Recent work expands visuomotor control to long-horizon, multi-agent, and bimanual tasks, and rethinks basic premises of calibration and representation.

• Hierarchical control: Multi-level architectures pretrain libraries of low-level proprioceptive motor controllers (e.g., via motion capture) and couple them to high-level vision-guided sequencers (e.g., LSTM policies) responsible for skill modulations and switching, vastly improving sample efficiency and task performance in high-DoF humanoid systems (Merel et al., 2018, Chen et al., 23 Jun 2025).
• Embodied visuomotor representation: Units of distance are redefined via the robot’s own motor responses to visual changes, eliminating reliance on externally calibrated meters or detailed physical models. By self-supervised estimation over short exploratory windows, robots infer embodied position and scale, robustly performing touching, clearing, and jumping in both real and simulated environments (Burner et al., 30 Sep 2024).
• Object-centric TAMP integration: Bimanual task frameworks (e.g., SViP) partition demonstrations into semantic primitives and train switching generators to sequence visuomotor policies and scripted object-centric actions. Scene-graph monitors and diffusion-based parameter samplers enable robust OOD generalization, discovering effective solution sequences for unseen goals without pose estimation (Chen et al., 23 Jun 2025).

6. Evaluation, Metrics, and Benchmarks

Empirical assessment of visuomotor controls involves standardized metrics:

• Success rate: Fraction of trials achieving the task goal, e.g., pick-and-place, grasping, navigation (Chen et al., 23 Jun 2025, Heravi et al., 2022, Chen et al., 1 Mar 2025).
• Safety violations: Number of state excursions outside certified set (CBF) (Tayal et al., 19 Sep 2024).
• Generalization scores: Performance on out-of-distribution (height, horizontal, object) variations (Zhao et al., 23 Sep 2025).
• Sample efficiency: Policy success as a function of expert demonstration count; object-aware and mask-augmented representations halve or better data requirements (Heravi et al., 2022, Zhao et al., 17 Jan 2024).
• Inference latency: Number of forward passes or function evaluations per action; Falcon and related methods reduce this by 2–7× without performance degradation (Chen et al., 1 Mar 2025).

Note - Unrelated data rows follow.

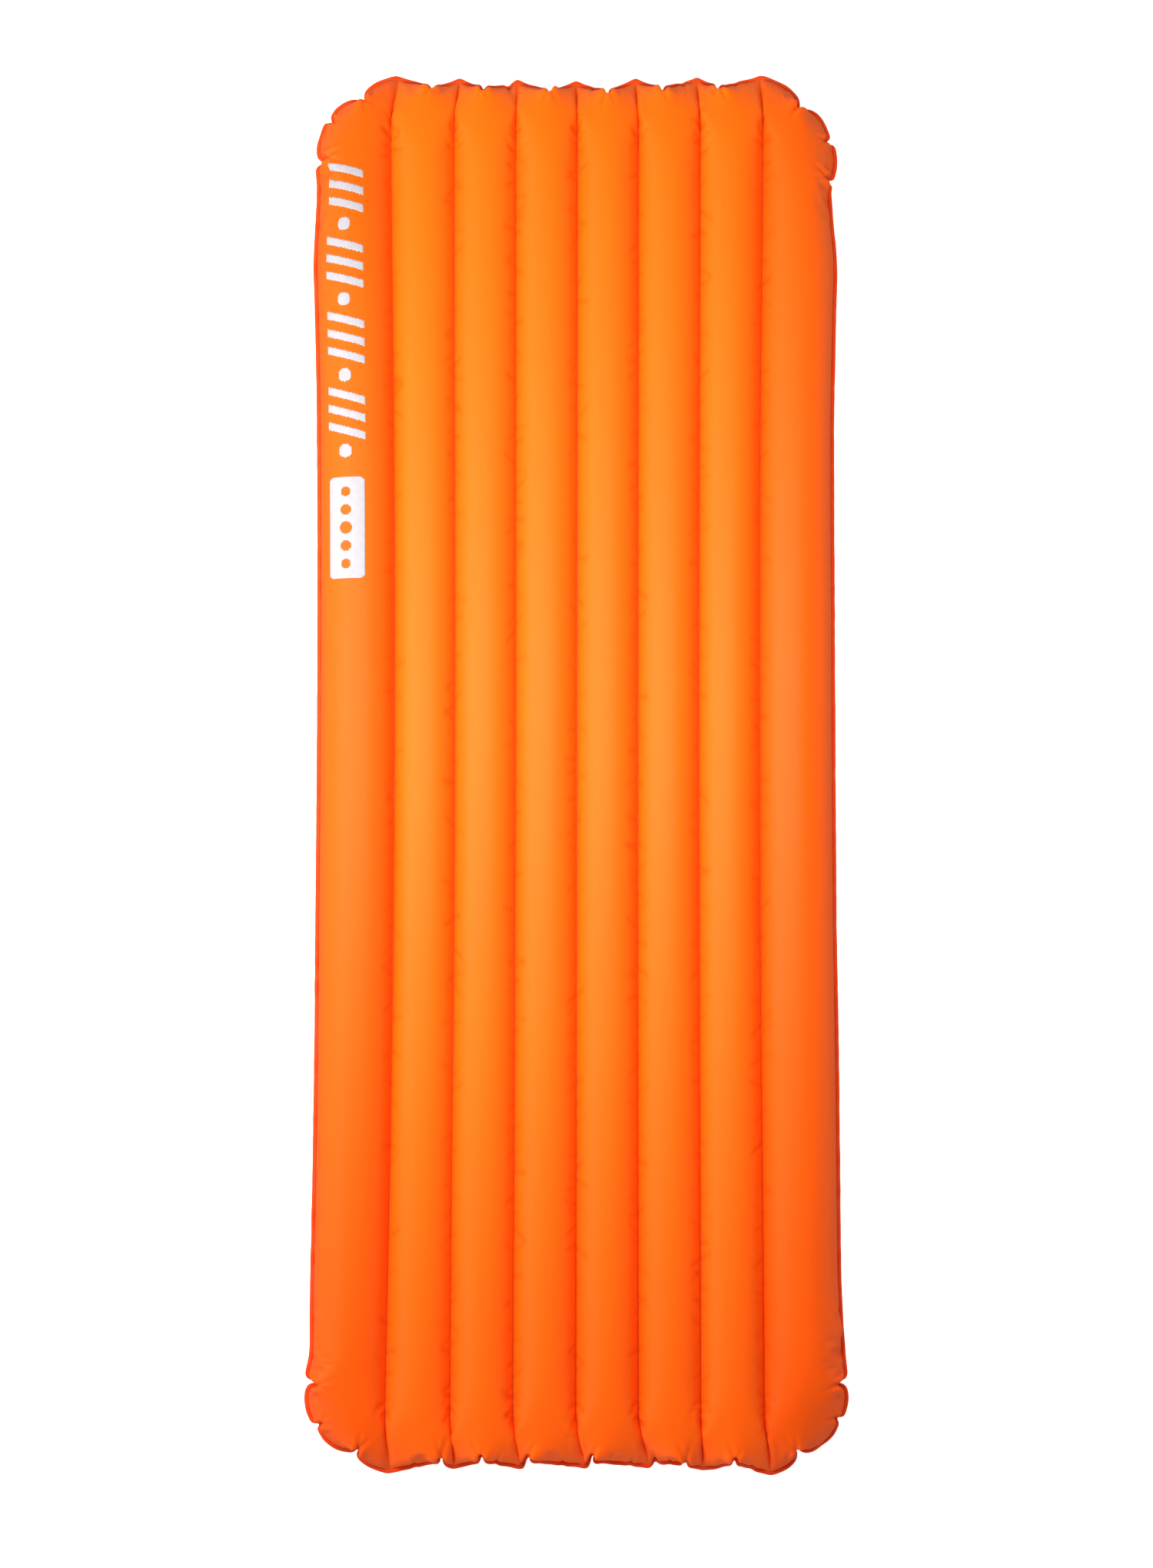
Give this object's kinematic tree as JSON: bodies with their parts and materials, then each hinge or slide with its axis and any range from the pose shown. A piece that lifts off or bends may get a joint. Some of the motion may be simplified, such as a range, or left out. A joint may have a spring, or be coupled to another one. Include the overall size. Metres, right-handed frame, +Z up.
{
  "type": "inflatable sleeping pad",
  "caption": "Inflatable camping sleeping pad, shown inflated: lengthwise air tubes between wider side tubes, inner baffles and insulating film, and a flat two-stage valve on its side.",
  "frame": {"origin": "middle of the pad in plan, on the surface that its side tubes rest on", "axes": "+X across the width, +Y along the length towards the head end, +Z up"},
  "size_m": [0.68, 1.83, 0.1002],
  "materials": {
    "pad_fabric": "satin coated ripstop nylon, bright orange",
    "baffle_fabric": "pale coated nylon, inside the pad",
    "metallised_film": "thin reflective insulating film",
    "valve_tpu": "soft matte moulded polyurethane, charcoal",
    "valve_plastic": "fine-grained moulded plastic, charcoal",
    "seal_silicone": "smooth translucent grey silicone",
    "white_print": "thin matte white screen print"
  },
  "bodies": {
    "pad": {"top_sheet": "pad_fabric", "bottom_sheet": "pad_fabric", "baffle_1": "baffle_fabric", "baffle_2": "baffle_fabric", "baffle_3": "baffle_fabric", "baffle_4": "baffle_fabric", "baffle_5": "baffle_fabric", "baffle_6": "baffle_fabric", "baffle_7": "baffle_fabric", "thermal_film_1": "metallised_film", "thermal_film_2": "metallised_film", "thermal_film_3": "metallised_film", "thermal_film_4": "metallised_film", "thermal_film_5": "metallised_film", "thermal_film_6": "metallised_film", "thermal_film_7": "metallised_film", "thermal_film_8": "metallised_film", "valve_flange": "valve_tpu", "valve_body": "valve_plastic", "body_seal": "seal_silicone", "plug_strap": "valve_tpu"},
    "plug": {"deflation_plug": "valve_plastic", "cap_strap": "valve_tpu"},
    "cap": {"inflation_cap": "valve_plastic", "cap_seal": "seal_silicone"},
    "flap": {"check_flap": "seal_silicone"}
  },
  "joints": [
    {"name": "plug_hinge", "type": "hinge", "parent": "pad", "child": "plug", "pos_m": [0.33953, -0.7, 0.03394], "axis": [0, -1, 0], "range_deg": [0, 120], "deforming": ["plug_strap"]},
    {"name": "cap_hinge", "type": "hinge", "parent": "plug", "child": "cap", "pos_m": [0.32974, -0.6868, 0.01699], "axis": [0.5736, 0, 0.8192], "range_deg": [0, 150], "deforming": ["cap_strap"]},
    {"name": "flap_slide", "type": "slide", "parent": "plug", "child": "flap", "axis": [-0.8192, 0, 0.5736], "range_m": [0, 0.0015], "stiffness_N_per_m": 20}
  ]
}
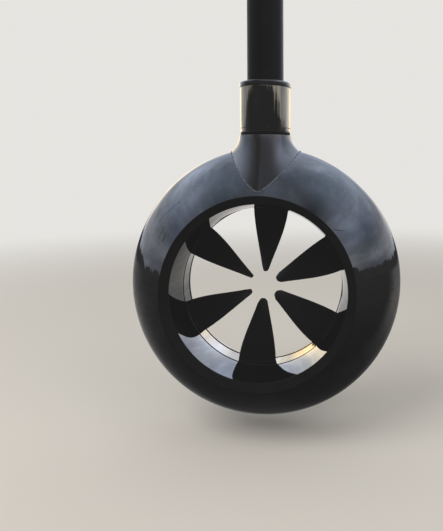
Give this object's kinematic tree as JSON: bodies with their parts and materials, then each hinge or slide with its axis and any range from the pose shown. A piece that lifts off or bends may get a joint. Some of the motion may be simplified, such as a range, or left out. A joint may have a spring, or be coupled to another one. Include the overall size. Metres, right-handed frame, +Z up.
{
  "type": "hubless rim-driven ship propeller",
  "caption": "Polished nozzle ring on a black pole, with blades that point inward from a turning rim and leave the middle open.",
  "frame": {"origin": "centre of the pole's flat top face", "axes": "+Z up along the pole, out of its top face; the propeller's axis runs along Y at z = -0.440 m and the water enters from the -Y side"},
  "size_m": [0.376, 0.115, 0.628],
  "materials": {
    "polished_steel": "mirror-polished stainless steel with fine scratches",
    "black_paint": "satin black coating",
    "black_rubber": "dull black rubber",
    "black_resin": "black casting resin",
    "black_blade": "satin black composite"
  },
  "bodies": {
    "housing": {"pole_cap": "black_paint", "pole_tube": "black_paint", "collar_bead": "polished_steel", "collar_sleeve": "polished_steel", "collar_seal": "black_rubber", "neck_fairing": "polished_steel", "ring_shell": "polished_steel", "stator_core": "black_resin", "front_lip": "black_rubber", "rear_lip": "black_rubber", "intake_nozzle": "polished_steel", "outlet_nozzle": "polished_steel", "front_bearing": "black_resin", "rear_bearing": "black_resin"},
    "rotor": {"rotor_rim": "polished_steel", "blade_1": "black_blade", "blade_2": "black_blade", "blade_3": "black_blade", "blade_4": "black_blade", "blade_5": "black_blade", "blade_6": "black_blade"}
  },
  "joints": [
    {"name": "rotor_spin", "type": "hinge", "parent": "housing", "child": "rotor", "pos_m": [0, -0.0165, -0.44], "axis": [0, 1, 0], "continuous": true}
  ]
}
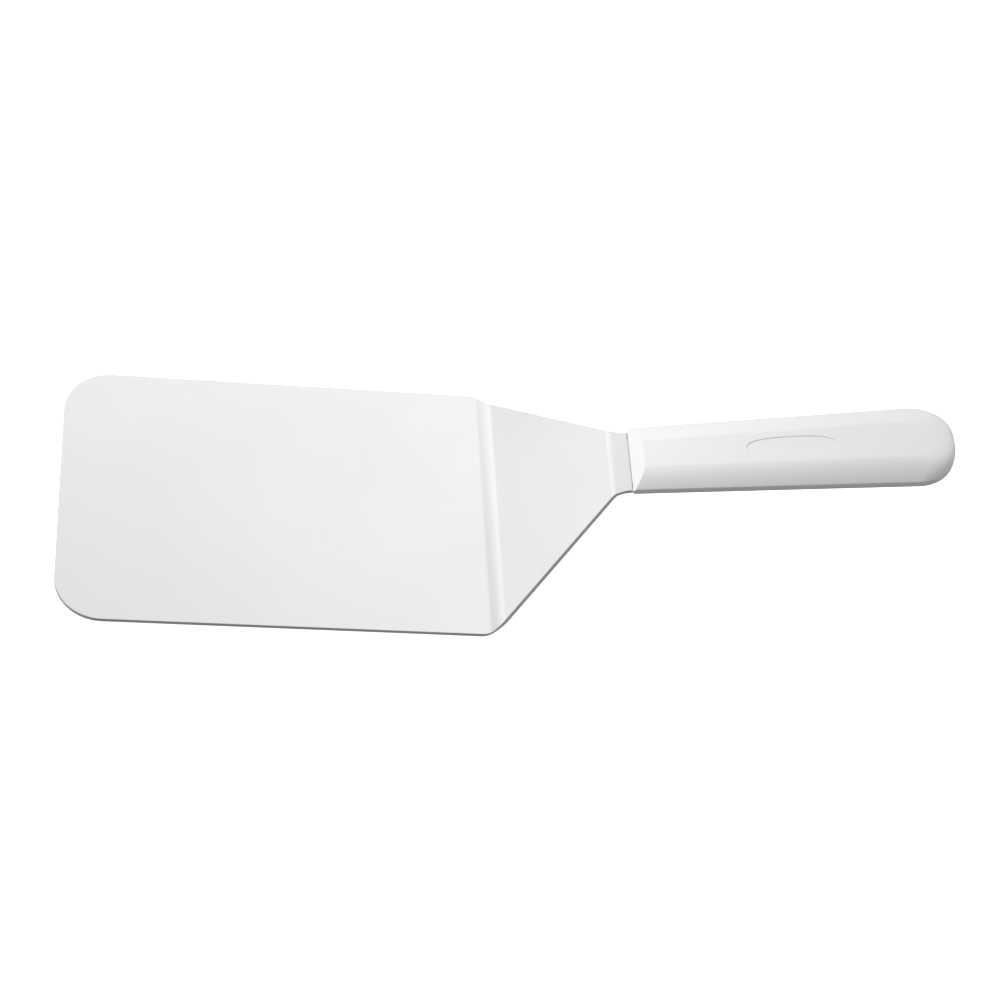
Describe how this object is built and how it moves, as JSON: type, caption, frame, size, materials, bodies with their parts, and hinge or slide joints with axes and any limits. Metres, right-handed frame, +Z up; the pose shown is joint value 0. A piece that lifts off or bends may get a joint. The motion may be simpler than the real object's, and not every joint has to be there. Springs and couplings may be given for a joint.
{
  "type": "offset turner spatula",
  "caption": "Offset kitchen turner: a flat, cranked stainless steel blade that tapers to a neck, with a white plastic handle moulded round its tang.",
  "frame": {"origin": "middle of the whole tool's bounding box in X and Y, level with the underside of the blade's flat", "axes": "+X from the blade's front edge towards the butt of the handle, +Y across the blade, +Z up from the flat that it rests on"},
  "size_m": [0.307, 0.1016, 0.0633],
  "materials": {
    "stainless_steel": "fine satin grind, sheared edges left dull",
    "white_polypropylene": "moulded with a fine matt texture"
  },
  "bodies": {
    "root": {"blade": "stainless_steel", "handle": "white_polypropylene"}
  },
  "joints": []
}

7. Open Challenges and Future Directions

Persistent challenges include scaling to high-dimensional state and action spaces, robustly certifying safety under stochastic or adversarial disturbances, compositional generalization to multi-stage or novel task configurations, and seamless integration of tactile, force, and language modalities. Promising directions cut across unsupervised world models, oracle-guided contrastive representation learning, object-centric scene parsing, and principled embodied unit discovery. The intersection of deep learning, control theory, and neuroscience continues to inform the next generation of visuomotor systems for robotics and embodied AI.